## Short exercise
Please quote exactly the opening lines of the data, from the first line to the one where "axle_r = 2.5; // [2:0.1:3]" appears.
● ● ● ● ● ● ●
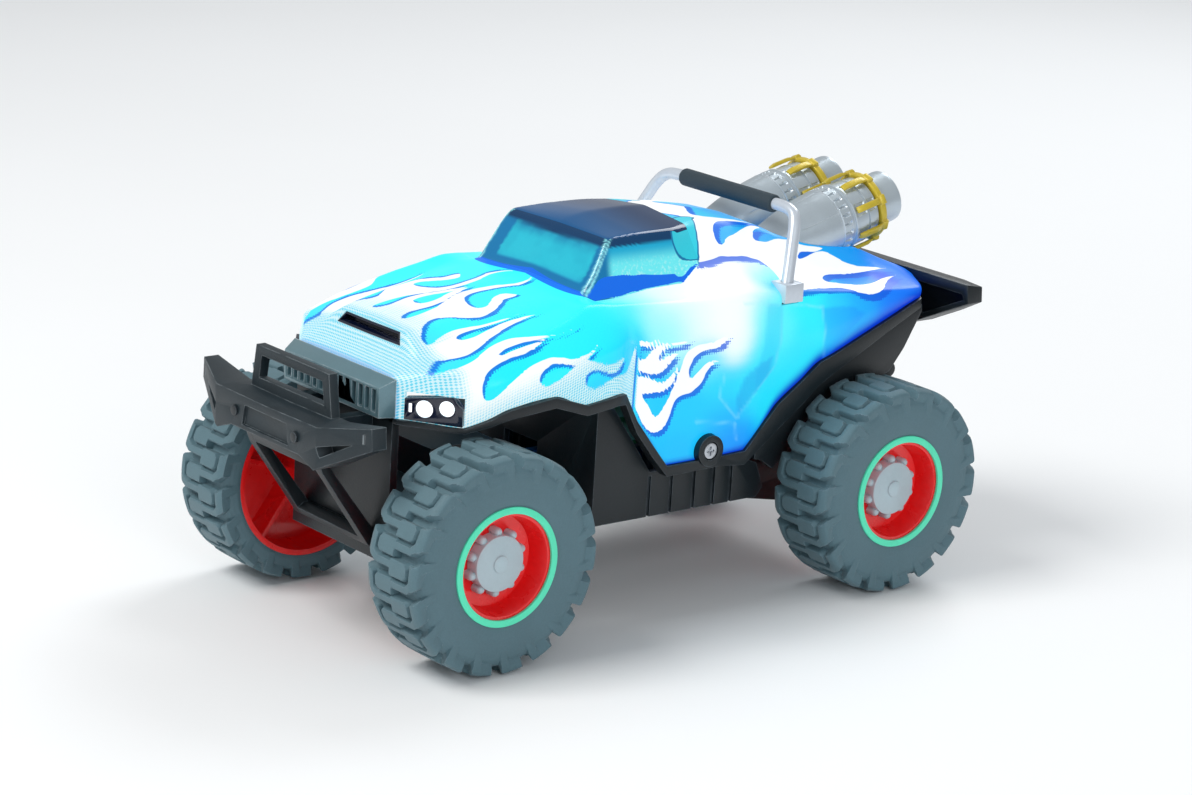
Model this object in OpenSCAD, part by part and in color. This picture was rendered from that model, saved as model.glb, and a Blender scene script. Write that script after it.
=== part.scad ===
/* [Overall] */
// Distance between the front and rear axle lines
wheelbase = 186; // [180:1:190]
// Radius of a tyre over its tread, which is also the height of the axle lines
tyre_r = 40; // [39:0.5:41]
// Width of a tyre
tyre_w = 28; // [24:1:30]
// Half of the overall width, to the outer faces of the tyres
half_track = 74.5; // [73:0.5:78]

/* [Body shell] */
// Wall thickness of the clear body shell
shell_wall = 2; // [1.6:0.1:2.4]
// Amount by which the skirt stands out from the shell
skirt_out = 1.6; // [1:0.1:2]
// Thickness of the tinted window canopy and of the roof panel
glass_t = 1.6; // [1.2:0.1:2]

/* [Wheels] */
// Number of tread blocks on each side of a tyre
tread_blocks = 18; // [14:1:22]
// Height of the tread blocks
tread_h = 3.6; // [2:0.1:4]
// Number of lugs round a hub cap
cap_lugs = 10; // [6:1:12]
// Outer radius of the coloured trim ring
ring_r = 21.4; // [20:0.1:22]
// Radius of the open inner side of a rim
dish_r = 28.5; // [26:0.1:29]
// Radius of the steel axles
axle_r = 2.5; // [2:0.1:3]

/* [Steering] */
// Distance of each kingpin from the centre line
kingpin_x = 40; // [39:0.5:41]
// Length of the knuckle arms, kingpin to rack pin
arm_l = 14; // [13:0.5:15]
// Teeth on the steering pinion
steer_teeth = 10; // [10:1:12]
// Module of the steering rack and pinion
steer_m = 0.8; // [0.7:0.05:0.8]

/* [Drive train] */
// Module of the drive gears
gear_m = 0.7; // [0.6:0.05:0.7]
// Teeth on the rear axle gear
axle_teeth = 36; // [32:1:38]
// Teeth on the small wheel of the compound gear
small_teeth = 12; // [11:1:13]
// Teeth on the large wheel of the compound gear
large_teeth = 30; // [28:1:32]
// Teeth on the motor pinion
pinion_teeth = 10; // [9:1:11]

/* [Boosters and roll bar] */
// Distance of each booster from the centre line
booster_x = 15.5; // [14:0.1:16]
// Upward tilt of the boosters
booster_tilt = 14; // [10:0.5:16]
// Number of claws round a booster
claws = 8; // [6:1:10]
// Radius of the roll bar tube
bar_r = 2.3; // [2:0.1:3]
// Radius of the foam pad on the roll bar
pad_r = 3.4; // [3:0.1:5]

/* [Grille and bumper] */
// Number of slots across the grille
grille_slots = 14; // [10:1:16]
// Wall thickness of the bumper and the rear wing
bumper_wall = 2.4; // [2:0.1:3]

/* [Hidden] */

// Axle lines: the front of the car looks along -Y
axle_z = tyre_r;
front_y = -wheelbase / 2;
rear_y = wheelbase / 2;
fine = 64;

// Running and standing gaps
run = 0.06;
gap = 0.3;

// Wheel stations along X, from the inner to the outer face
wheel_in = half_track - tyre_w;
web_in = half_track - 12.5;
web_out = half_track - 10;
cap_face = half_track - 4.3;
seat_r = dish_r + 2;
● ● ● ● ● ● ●
## Exercise response
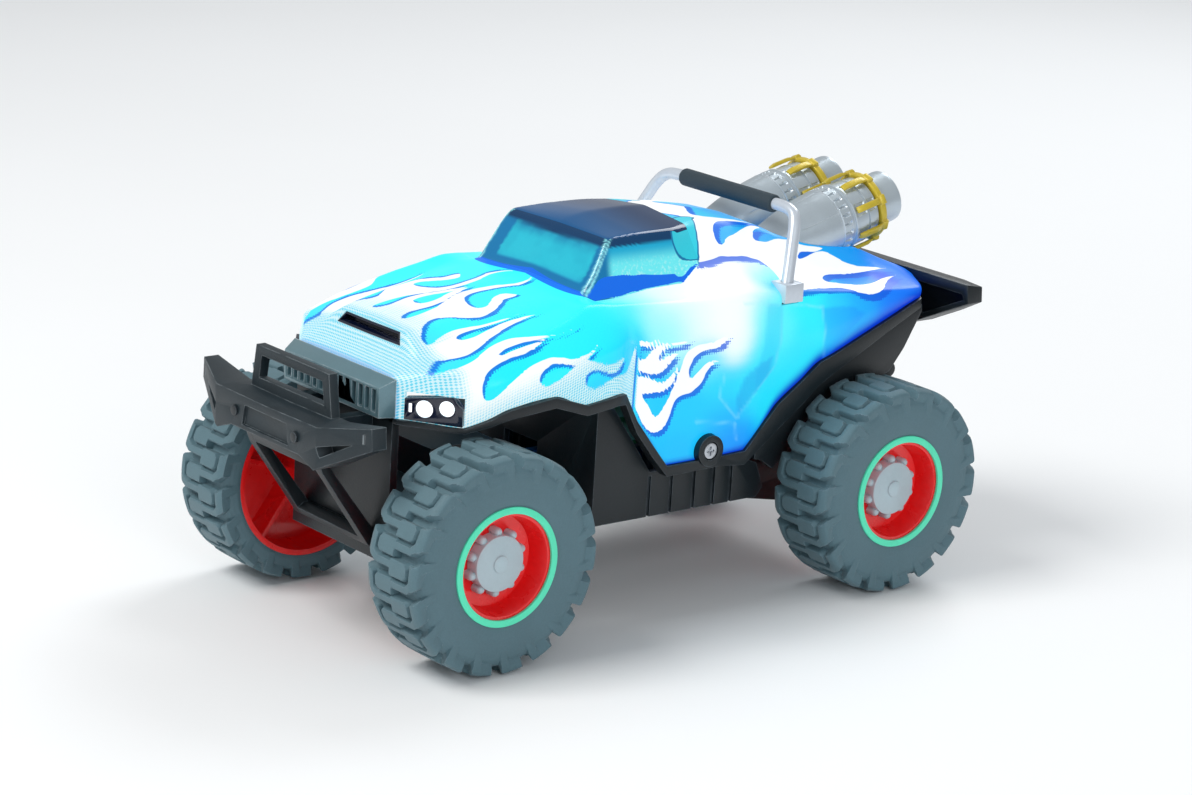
Model this object in OpenSCAD, part by part and in color. This picture was rendered from that model, saved as model.glb, and a Blender scene script. Write that script after it.
=== part.scad ===
/* [Overall] */
// Distance between the front and rear axle lines
wheelbase = 186; // [180:1:190]
// Radius of a tyre over its tread, which is also the height of the axle lines
tyre_r = 40; // [39:0.5:41]
// Width of a tyre
tyre_w = 28; // [24:1:30]
// Half of the overall width, to the outer faces of the tyres
half_track = 74.5; // [73:0.5:78]

/* [Body shell] */
// Wall thickness of the clear body shell
shell_wall = 2; // [1.6:0.1:2.4]
// Amount by which the skirt stands out from the shell
skirt_out = 1.6; // [1:0.1:2]
// Thickness of the tinted window canopy and of the roof panel
glass_t = 1.6; // [1.2:0.1:2]

/* [Wheels] */
// Number of tread blocks on each side of a tyre
tread_blocks = 18; // [14:1:22]
// Height of the tread blocks
tread_h = 3.6; // [2:0.1:4]
// Number of lugs round a hub cap
cap_lugs = 10; // [6:1:12]
// Outer radius of the coloured trim ring
ring_r = 21.4; // [20:0.1:22]
// Radius of the open inner side of a rim
dish_r = 28.5; // [26:0.1:29]
// Radius of the steel axles
axle_r = 2.5; // [2:0.1:3]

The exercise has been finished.